Dia mengakui, Komnas HAM sudah melakukan investigasi terhadap kasus JIS. Dalam kasus JIS ada 3 tahapan yang menjadi perhatian lembaganya.

Pertama, kebenaran peristiwa pelecehan seksual terhadap korban MAK, murid sekolah TK JIS. Kedua, proses penyelidikan di kepolisian. Ketiga, adalah proses persidangan di Pengadilan Negeri Jakarta Selatan. Pihaknya sudah memantau proses persidangan kasus JIS.

"Kami sedang menyusun laporan dan sudah dalam tahap akhir. Perdebatan di antara kami cukup alot," ujar Nurcholis.

Nurcholis mengakui salah satu perdebatan tersebut adalah tidak adanya bukti kuat saat proses persidangan. Hal itu terungkap oleh saksi ahli yang diundang dalam persidangan seperti ahli forensik dan psikologi anak.

"Untuk itu, sangat diperlukan independensi majelis hakim supaya vonis sesuai fakta walaupun tuntutan JPU begitu," kata Nurcholis.

Komnas HAM menegaskan hasil investigasi tersebut selesai sebelum putusan majelis hakim. Hal ini untuk memberikan masukan penting terhadap kasus JIS tersebut.
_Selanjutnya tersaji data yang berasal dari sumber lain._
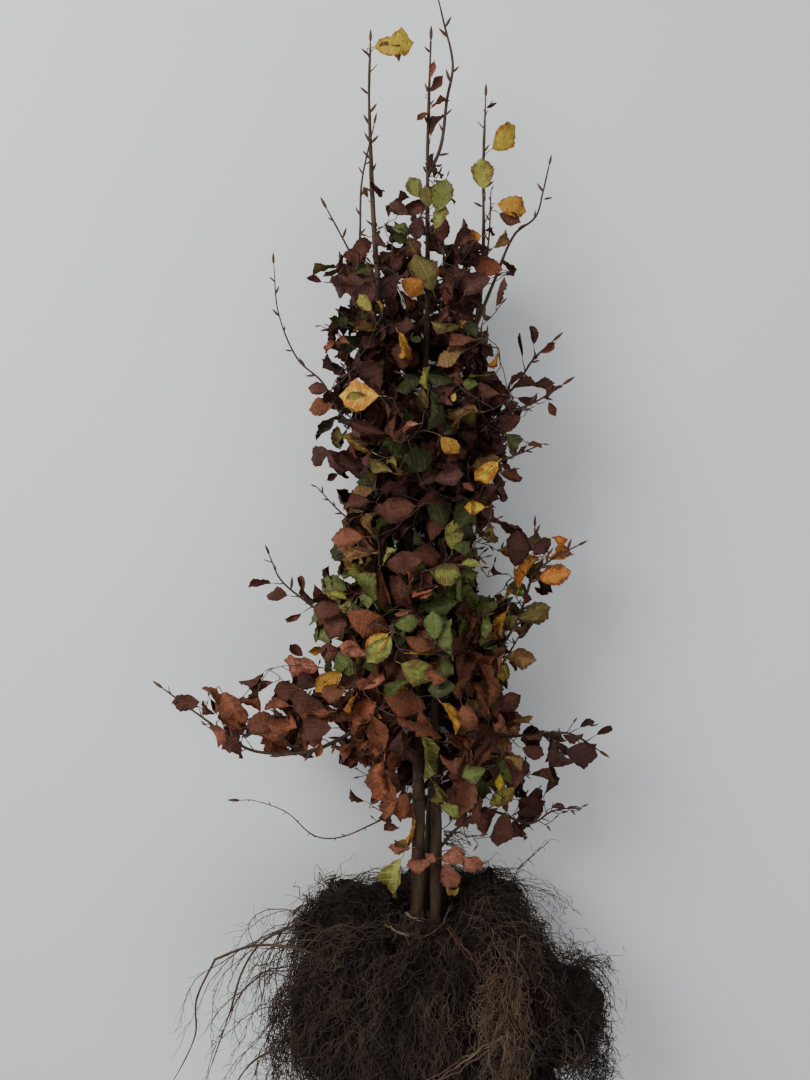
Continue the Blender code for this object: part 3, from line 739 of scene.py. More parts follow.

"Kita usahakan hasilnya bisa selesai sebelum putusan majelis hakim, supaya bermanfaat. Kita akan berikan hasilnya ke majelis hakim, kejaksaan, kepolisian, JIS, kedutaan-kedutaan besar," ujar Nurcholis.

Jaksa Penuntut Umum (JPU) sebelumnya membacakan tuntutan 10 tahun penjara dan denda Rp 100 juta dengan subsider 3 bulan kurungan terhadap terdakwa Zainal, Afriska, Awan, Agun dan Syahrial.

Jaksa menggunakan Pasal 82 Undang-Undang 23 tahun 2002 tentang Perlindungan anak juncto 55 ayat 1 KUHP jo Pasal 64 ayat 1 KUHP. Para terdakwa diduga melakukan sodomi terhadap MAK sebanyak 13 kali dalam periode Desember 2013 hingga bulan Maret 2014.

Patra M. Zen, kuasa hukum Virgiawan Amin dan Agun Iskandar mengaku tak habis pikir dengan jalan pikiran Jaksa. "Bagaimana mungkin seorang perempuan terbukti melakukan sodomi? Kasus ini bisa masuk guiness books of records karena berbagai macam keanehannya," ujar Patra.